The ‘A’ rating is reflective of SoFi’s “lack of history as an issuer” in the securitization space, said Nino Fanlo CFO of Social Finance.

But Fanlo thinks that the ratings will get better and eventually reach the ‘AAA’ level because of the stellar credit quality underlying the loans in SoFi’s private student loan securitizations. The issuer has plans to do up to four student loan deals of this type in 2014. “We are already working to get the first one done at the end of the first quarter or early second,” said Fanlo.

SoFi’s 2013-A deal will offer $151.8 million in senior notes and $20 million in equity, which will likely be placed with SoFi's alumni that provide financing for student loans under the issuer's peer-to-peer lending model, according to the San Francisco-based company.  

Over 90% of the borrowers in the loan pool of the issuer’s first deal are in full repayment compared to a traditional private student loan deal, which has approximately 30% of the securitized loans in full repayment.  

SoFi’s deal is backed by loans originated through its “refinance” and “in-school” loan programs.

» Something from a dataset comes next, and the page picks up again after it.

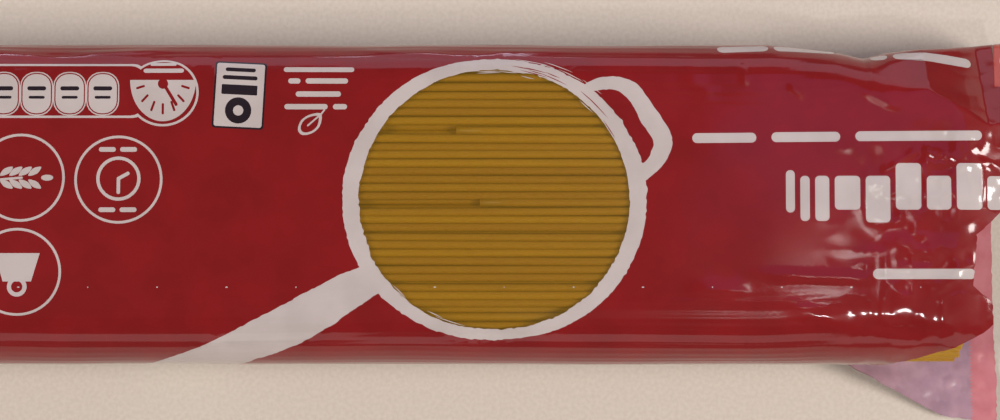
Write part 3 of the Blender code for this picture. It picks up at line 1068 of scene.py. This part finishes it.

The borrowers that are included in the securitized pool have already obtained employment; have a weighted average borrower income of $124,000 and have unblemished credit scores with FICOs of 753, explained Fanlo.

“We had to show the rating agency that the deal was really comparable to high quality credit cards or auto transactions,” said Fanlo.

The student loans that are securitized, are underwritten on an “ability to pay” basis. The lender partners with Cology—a  provider of end-to-end private student loan origination and repayment servicing solutions for lenders—for the operation of its “in-school” underwriting platform. 

In Sept. 2013, SoFi implemented risk-based pricing instead of flat-rate pricing for its refinancing program. Fanlo said that the underwriting process for these loans consider the borrower’s ability-to-repay and looks at the borrower’s free cash flow after expenses. Income is verified for 100% of the applicants.

Fanlo said that, crucially, the company  offers community programs including its “career development services” that helps borrowers that have lost jobs, back to employment.

But there is no overlooking the fact that the lender has less than three years of operating history and performance history as an originator of student loans.

DBRS noted in its presale report “that the lack of origination history meant SoFi was not able to offer typical performance data for determination of base case cumulative default rate.”

The issuer has also contracted Tru Student, a relative inexperienced private student loans servicer (historically the company focuses on FFLEP loans), to service its private student loans.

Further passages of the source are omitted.